Thursday, June 28, 2012

I got a new camera!

 
My new baby, a Canon Rebel T3i, plus my lenses, 50mm f/1.8 II and 55-250mm f/4-5.6 IS II.

I consider myself an amateur photographer, always striving to take the best photos I can with the equipment I have. For years that has been a simple Kodak point-in-shoot, but even with it I have been able go beyond just pointing and shooting and have learned to compose my shots, look for great lighting, and much more.

To the left is a shot I particularly love from that Kodak, straight-from-the-camera without post-production adjustments. Her skin is so nice and creamy because of the light from an open door the right of the camera, and I love the perspective.

However, for some time now I have been feeling as if I had outgrown my Kodak, and I have even felt my desire to take photographs waning because it. Just this week I have been blessed to finally upgrade to a DSLR camera, and after months of research and waiting, I opted for a Canon Rebel T3i . If my experience with my Kodak is any indication, it will be many, many years before I outgrow this camera.

Instead of purchasing the camera with lens kit, I opted to order the camera body and the lens I actually wanted separately. It meant I couldn't take my camera home the day I bought it (I had to wait a week for it to come in), but the price was actually $10 or so cheaper. Why bother? Well, do you love those portrait shots with the subject in perfect focus but the background blurred and dreamy? I do, and it's the lens that makes that happen. Well, specifically it's the f-stop of the lens. The Rebel kit lens' lowest f-stop is 3.5 and you need at least a 2.8 or so to get that nice blurry background. The 50mm lens I purchased has an f-stop down to 1.8!

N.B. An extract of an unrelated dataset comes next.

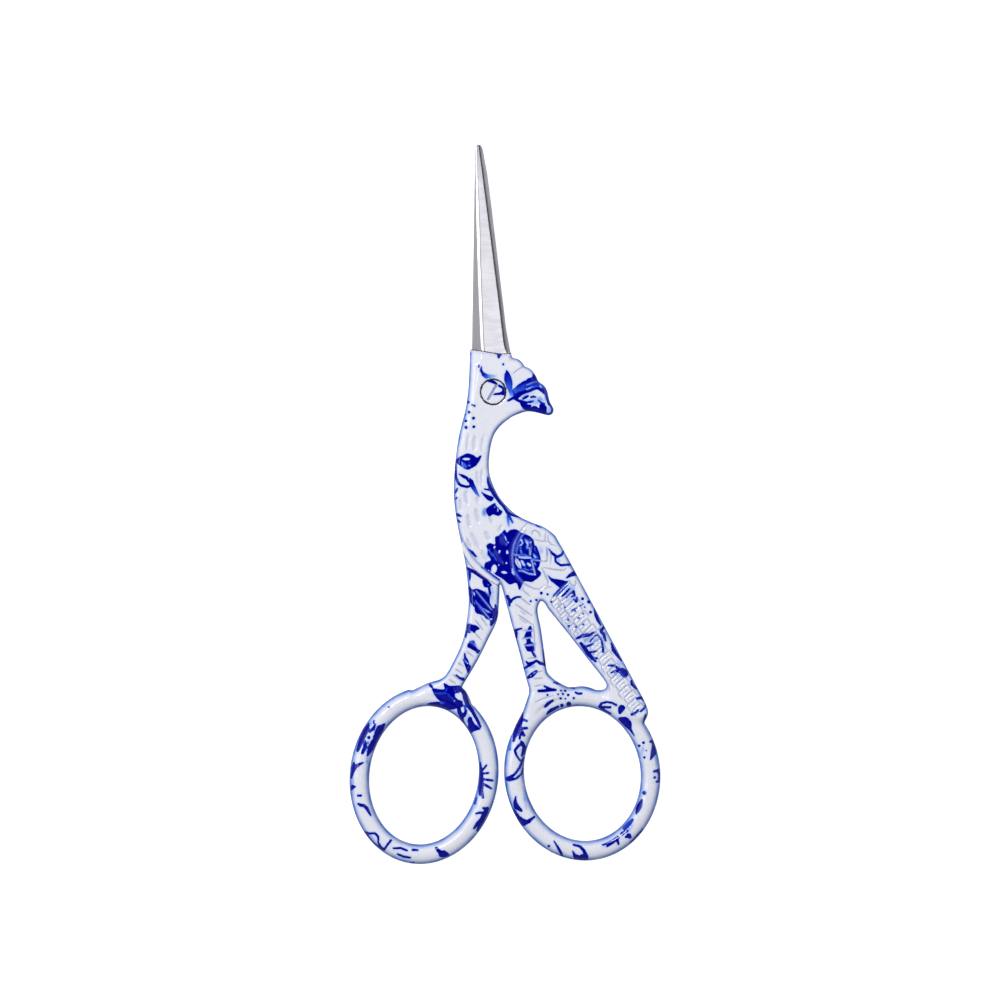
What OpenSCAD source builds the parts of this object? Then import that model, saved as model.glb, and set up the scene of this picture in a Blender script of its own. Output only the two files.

Anyway, to help me quickly master this camera, I have decided to follow the 30 Day Photography Challenge that Life, Love, and Photographs hosted last June. I am taking some artistic license, however, as mastering the camera is my goal. So, for example, today I will post a portrait, not a self-portrait (and you can see how my lens blurred my background so nicely).

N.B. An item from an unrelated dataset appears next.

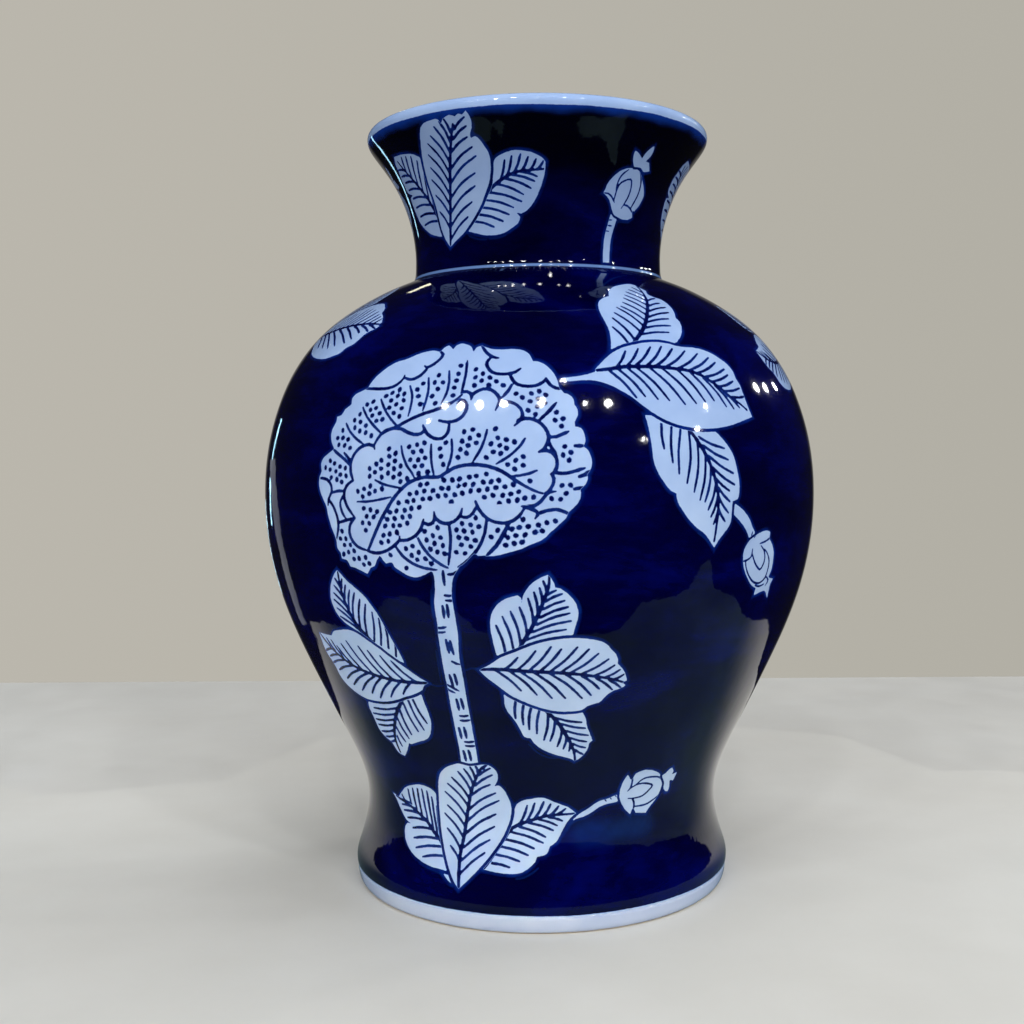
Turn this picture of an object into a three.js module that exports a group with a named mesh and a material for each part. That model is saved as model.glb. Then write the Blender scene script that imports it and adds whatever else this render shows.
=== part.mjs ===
// A baluster vase with a flared neck, raised from separately formed clay
// sections that are luted together with slip and then fired:
//   foot_ring    turned ring that the vase stands on, with a recessed underside
//   base_disc    flat disc that closes the bottom, inside the foot ring
//   lower_body   spreading foot, waist and rising wall, up to the belly seam
//   upper_body   belly and shoulder, from the belly seam to the neck joint
//   neck         flared collar with a rounded lip
// The sections meet face to face on flat horizontal joints.
// Units are millimetres, +Z is up, and the origin is the centre of the
// standing face, on the axis of the vase.

import * as THREE from 'three';

// ---------------------------------------------------------------- dimensions
const HEIGHT = 250.0;            // overall height, standing face to lip
const SEGMENTS = 72;             // facets round the axis, a multiple of 4

const Z_FOOT_JOINT = 5.6;        // foot ring to lower body
const Z_RECESS = 4.0;            // underside of the base disc above the floor
const Z_FLOOR = 10.0;            // inside floor of the vase
const Z_BELLY_SEAM = 130.4;      // lower body to upper body
const Z_NECK_JOINT = 201.0;      // upper body to neck

const R_DISC = 53.0;             // base disc, where it meets the foot ring and wall
const R_STAND_IN = 54.6;         // standing face, inner edge
const R_STAND_OUT = 61.4;        // standing face, outer edge

const WALL = 4.6;                // wall thickness of the body
const WALL_NECK = 4.4;           // wall thickness of the neck

// ------------------------------------------------------------ outer profiles
// [z, r] stations on the outside of each section, from the bottom up.
const FOOT_OUT = [
  [0.0, R_STAND_OUT], [0.7, 62.4], [2.2, 63.0], [Z_FOOT_JOINT, 63.35],
];

const LOWER_OUT = [
  [Z_FOOT_JOINT, 63.35], [7.4, 63.6], [9.6, 63.3], [13.0, 62.2], [18.0, 60.6],
  [23.2, 59.36], [28.4, 58.95], [33.6, 59.4], [39.2, 60.95], [45.4, 63.5],
  [52.6, 67.04], [60.4, 70.92], [69.2, 75.18], [78.4, 79.5], [88.2, 83.78],
  [98.6, 87.48], [109.2, 90.18], [120.0, 91.74], [Z_BELLY_SEAM, 92.16],
];

const UPPER_OUT = [
  [Z_BELLY_SEAM, 92.16], [139.0, 91.78], [146.6, 90.72], [153.8, 89.08],
  [160.6, 86.86], [167.2, 84.16], [173.2, 80.72], [178.8, 76.72],
  [183.8, 71.98], [188.2, 66.56], [191.8, 61.1], [194.9, 55.7],
  [197.5, 50.5], [199.5, 45.6], [Z_NECK_JOINT, 42.1],
];

const NECK_OUT = [
  [Z_NECK_JOINT, 41.8], [203.2, 41.5], [208.3, 41.27], [213.4, 41.52],
  [218.6, 42.42], [223.7, 43.82], [228.4, 45.56], [233.1, 47.78],
  [237.4, 50.42], [240.8, 52.95], [243.9, 55.3], [245.9, 56.55],
  [247.3, 57.0], [248.6, 56.86], [249.6, 56.1], [HEIGHT, 54.9],
];

// ------------------------------------------------------------ inner profiles
// [z, r] stations on the inside of each section, from the bottom up.
const LOWER_IN = [
  [Z_FOOT_JOINT, R_DISC], [Z_FLOOR, R_DISC], [18.0, 55.6], [28.4, 54.35],
  [39.2, 56.2], [52.6, 62.2], [69.2, 70.4], [88.2, 78.9],
  [109.2, 85.5], [Z_BELLY_SEAM, 92.16 - WALL],
];

const UPPER_IN = [
  [Z_BELLY_SEAM, 92.16 - WALL], [145.5, 86.2], [159.0, 82.5], [171.0, 76.4],
  [180.4, 68.9], [188.0, 59.4], [193.4, 49.6], [196.8, 41.8],
  [Z_NECK_JOINT, 41.8 - WALL_NECK],
];

const NECK_IN = [
  [Z_NECK_JOINT, 41.8 - WALL_NECK], [208.3, 36.85], [216.0, 37.5],
  [224.0, 39.5], [231.6, 42.6], [238.4, 46.9], [243.6, 50.9],
  [247.4, 53.1], [249.3, 53.9],
];

// -------------------------------------------------------------- construction
// A closed ring: up the outside, across the top, down the inside and back
// along the bottom. The profile closes on itself.
function ringGeometry(outer, inner) {
  const pts = [];
  for (const [z, r] of outer) pts.push(new THREE.Vector2(r, z));
  for (const [z, r] of [...inner].reverse()) pts.push(new THREE.Vector2(r, z));
  pts.push(new THREE.Vector2(outer[0][1], outer[0][0]));
  return turned(pts);
}

// A solid of revolution about the vase's axis. LatheGeometry turns about +Y,
// so the result is stood up on +Z.
function turned(pts) {
  const g = new THREE.LatheGeometry(pts, SEGMENTS);
  g.rotateX(Math.PI / 2);
  return g;
}

function section(name, geometry, material) {
  const mesh = new THREE.Mesh(geometry, material);
  mesh.name = name;
  return mesh;
}

const cobaltGlaze = () => new THREE.MeshStandardMaterial({
  color: new THREE.Color(0.012, 0.014, 0.16), roughness: 0.08, metalness: 0.0,
});
const whiteGlaze = () => new THREE.MeshStandardMaterial({
  color: new THREE.Color(0.78, 0.82, 0.88), roughness: 0.14, metalness: 0.0,
});

// ------------------------------------------------------------------ sections
const vase = new THREE.Group();

// Foot ring: standing face, rounded outer edge, bevelled inside.
vase.add(section('foot_ring', ringGeometry(
  FOOT_OUT,
  [[0.0, R_STAND_IN], [0.9, 53.6], [Z_RECESS, R_DISC], [Z_FOOT_JOINT, R_DISC]],
), whiteGlaze()));

// Base disc: sits in the bottom of the wall and the foot ring.
vase.add(section('base_disc', turned([
  new THREE.Vector2(0, Z_RECESS),
  new THREE.Vector2(R_DISC, Z_RECESS),
  new THREE.Vector2(R_DISC, Z_FOOT_JOINT),
  new THREE.Vector2(R_DISC, Z_FLOOR),
  new THREE.Vector2(0, Z_FLOOR),
]), whiteGlaze()));

vase.add(section('lower_body', ringGeometry(LOWER_OUT, LOWER_IN), cobaltGlaze()));
vase.add(section('upper_body', ringGeometry(UPPER_OUT, UPPER_IN), cobaltGlaze()));
vase.add(section('neck', ringGeometry(NECK_OUT, NECK_IN), cobaltGlaze()));

export default vase;
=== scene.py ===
# Baluster vase: glazed skin with reserved flowers and leaves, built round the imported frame.
import bpy, math, random
import numpy as np
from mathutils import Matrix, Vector, kdtree
from mathutils.geometry import delaunay_2d_cdt


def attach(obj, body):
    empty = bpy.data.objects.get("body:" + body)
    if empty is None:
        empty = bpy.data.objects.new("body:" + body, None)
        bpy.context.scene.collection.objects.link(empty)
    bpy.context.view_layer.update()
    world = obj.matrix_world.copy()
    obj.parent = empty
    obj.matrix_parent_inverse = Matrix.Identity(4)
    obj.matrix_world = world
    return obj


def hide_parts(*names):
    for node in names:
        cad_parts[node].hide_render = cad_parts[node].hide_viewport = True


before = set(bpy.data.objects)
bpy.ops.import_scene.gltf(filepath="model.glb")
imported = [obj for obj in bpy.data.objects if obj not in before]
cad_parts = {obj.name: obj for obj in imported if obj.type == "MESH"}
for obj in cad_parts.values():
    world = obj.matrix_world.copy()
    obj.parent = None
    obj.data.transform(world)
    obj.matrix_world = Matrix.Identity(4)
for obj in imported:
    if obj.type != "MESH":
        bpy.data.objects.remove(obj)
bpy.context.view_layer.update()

rng = random.Random(20)

# ------------------------------------------------------------------ profiles (mm)
Z_FOOT, Z_BELLY, Z_NECK = 5.6, 130.4, 201.0
BODY = [(5.6, 63.35), (7.4, 63.6), (9.6, 63.3), (13.0, 62.2), (18.0, 60.6), (23.2, 59.36), (28.4, 58.95),
        (33.6, 59.4), (39.2, 60.95), (45.4, 63.5), (52.6, 67.04), (60.4, 70.92), (69.2, 75.18), (78.4, 79.5),
        (88.2, 83.78), (98.6, 87.48), (109.2, 90.18), (120.0, 91.74), (130.4, 92.16), (139.0, 91.78),
        (146.6, 90.72), (153.8, 89.08), (160.6, 86.86), (167.2, 84.16), (173.2, 80.72), (178.8, 76.72),
        (183.8, 71.98), (188.2, 66.56), (191.8, 61.1), (194.9, 55.7), (197.5, 50.5), (199.5, 45.6), (200.7, 42.7)]
RIDGE = [(201.0, 42.15), (201.35, 42.02), (201.75, 41.98), (202.15, 41.8), (202.6, 41.6)]
NECK = [(203.4, 41.48), (208.3, 41.27), (213.4, 41.52), (218.6, 42.42), (223.7, 43.82), (228.4, 45.56),
        (233.1, 47.78), (237.4, 50.42), (240.8, 52.95), (243.9, 55.3), (245.9, 56.55), (247.3, 57.0),
        (248.5, 56.92), (249.4, 56.35), (249.9, 55.4), (249.9, 54.4), (249.35, 53.55), (248.3, 53.15), (246.6, 52.45)]
LOWER_IN = [(5.6, 53.0), (10.0, 53.0), (12.0, 53.6), (18.0, 54.9), (28.4, 54.35), (39.2, 56.3), (52.6, 62.4),
            (69.2, 70.6), (88.2, 79.2), (109.2, 85.6), (130.4, 87.56)]
UPPER_IN = [(130.4, 87.56), (145.5, 86.35), (159.0, 82.7), (171.0, 76.8), (180.4, 69.3), (188.0, 60.0),
            (193.4, 50.6), (197.4, 42.6), (201.0, 37.4)]
NECK_IN = [(201.0, 37.4), (208.3, 36.85), (216.0, 37.5), (224.0, 39.5), (231.6, 42.6), (238.4, 46.9),
           (243.6, 50.6), (246.6, 52.45)]


def spline(pts, step=0.25):
    """Natural cubic through the points on their chord length, sampled every step mm."""
    p = np.array(pts, float)
    t = np.r_[0, np.cumsum(np.hypot(*np.diff(p, axis=0).T))]
    n = len(t)
    h = np.diff(t)
    A = np.zeros((n, n))
    A[0, 0] = A[-1, -1] = 1
    rhs = np.zeros((n, 2))
    for i in range(1, n - 1):
        A[i, i - 1], A[i, i], A[i, i + 1] = h[i - 1], 2 * (h[i - 1] + h[i]), h[i]
        rhs[i] = 6 * ((p[i + 1] - p[i]) / h[i] - (p[i] - p[i - 1]) / h[i - 1])
    m = np.linalg.solve(A, rhs)
    q = np.linspace(0, t[-1], max(8, int(round(t[-1] / step)) + 1))
    k = np.clip(np.searchsorted(t, q, side="right") - 1, 0, n - 2)
    a, b, hh = (t[k + 1] - q)[:, None], (q - t[k])[:, None], h[k][:, None]
    return (m[k] * a ** 3 + m[k + 1] * b ** 3) / (6 * hh) + (p[k] / hh - m[k] * hh / 6) * a + (p[k + 1] / hh - m[k + 1] * hh / 6) * b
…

This was shot in manual mode, with an ISO of 800, f-stop of 2.8, and shutter speed of 1/160. There is a large window directly behind the camera, but it is tinted so it is a subdued light. This photo is straight out of the camera.





This is the same shot cropped and with a bit of post-production adjustment in Photoshop Elements (less than 3 minutes of work). That dreamy, blurred background makes me so happy! (Especially since those bookshelves are particularly messy and dusty right now ;).